Duolingo allows its users to compete with one another in a series of leagues, similar to the ones you might find in video games like Overwatch or DOTA. You start out in “Bronze.” But if you gather enough XP, you can gain promotion to higher and more competitive leagues. There are 10 in total, all of which sound like they’re named after Pokemon games: Sapphire, Ruby, Emerald, Pearl and so on and so forth.
The big papa top league is the Diamond league. That’s where the big boys play, but even getting to that point is challenging. These leagues are tough and some participants clearly have bugger all else to do but toil in the Duolingo XP mines. I discovered little bizarre techniques, just so I could compete. I’d rattle through lessons quickly, earn a 15-minute double XP boost, then maximize that time by rattling through the easy “story” lessons for 80XP a pop.

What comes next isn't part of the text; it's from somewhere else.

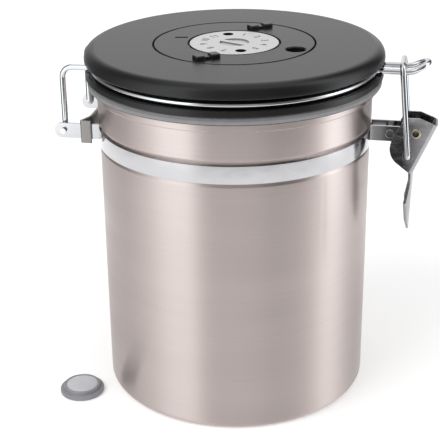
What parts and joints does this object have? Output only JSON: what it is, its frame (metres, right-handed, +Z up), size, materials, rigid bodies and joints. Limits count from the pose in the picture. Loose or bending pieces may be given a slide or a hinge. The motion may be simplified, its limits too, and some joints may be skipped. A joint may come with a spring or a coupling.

If that sounds like gobbledigook to you, congrats on being an actualized human being. I, by contrast, was getting my kicks from obliterating innocent men, women and children on Duolingo leaderboards. I became the most toxic scumbag alive. If Duolingo sent me a message saying I’d been knocked off my top spot, I’d return like an idiot scorned and go nuclear on anyone who dared challenge my Duolingo supremacy. I wouldn’t leave until the entire Sapphire league had been reduced to ash.
Lifting the curse
But then, one day… I just quit.
I had good reason. It was around Christmas. My Scottish family, who I hadn’t seen in over four years thanks to COVID, flew to Sydney, Australia, to visit me for the holidays. We had so much planned, to the point where I barely had time to check my phone.
That was when Duolingo got a little bit… weird.
Like a spurned lover, Duolingo began messaging me incessantly, via a series of increasingly aggressive notifications begging for my return. I watched in horror as a mobile phone app went through the stages of grief in its attempt to get me back. Like a needy partner who calls you 10 minutes after a text, Duolingo began sending me emails when I didn’t respond to the notifications. It was a brutal onslaught that only served to highlight how twisted my Duolingo obsession once was.
After essentially ghosting Duolingo for around three weeks, I got a hilariously dark note: “These reminders don’t seem to be working. We’ll stop sending them for now.”
And, of course, the next day Duolingo sent me another notification and an email.
I never returned. The curse has been lifted. The seduction techniques Duolingo once wielded to great effect – the XP, the gems, the leagues – no longer have a hold on me. My streak is dead. I am free.
For now, my days of being gaslit by a freaky, green, digital owl are blissfully over.
All that’s left: the decaying tendrils of the methods used to ensnare me, my inner monologue trying to make sense of it all. As someone numb to the effects of gamification, I’m surprised it worked so effectively. If this was Call of Duty or FIFA, the endless spiral of numbers pinging upward would have had little effect on me. But on Duolingo, an app designed to teach me something tangentially related to self improvement, the lure was impossible to resist.
Lesson learned. Or, in this case, lesson sort of learned.
Did my Spanish get better? Yes and no.
I learned a few words and polished up aspects of my clumsy grammar. But I suspect that if my wife were to walk out of her home office, right this very second, and speak to me in Spanish, I’d freak out. I’d disintegrate into a pile of clothing and dust like the Wicked Witch of the West.
But then, resuscitated, like a cursed, hunched Gollum, I’d probably fire up Duolingo, completely on autopilot and find myself sucked into the abyss all over again.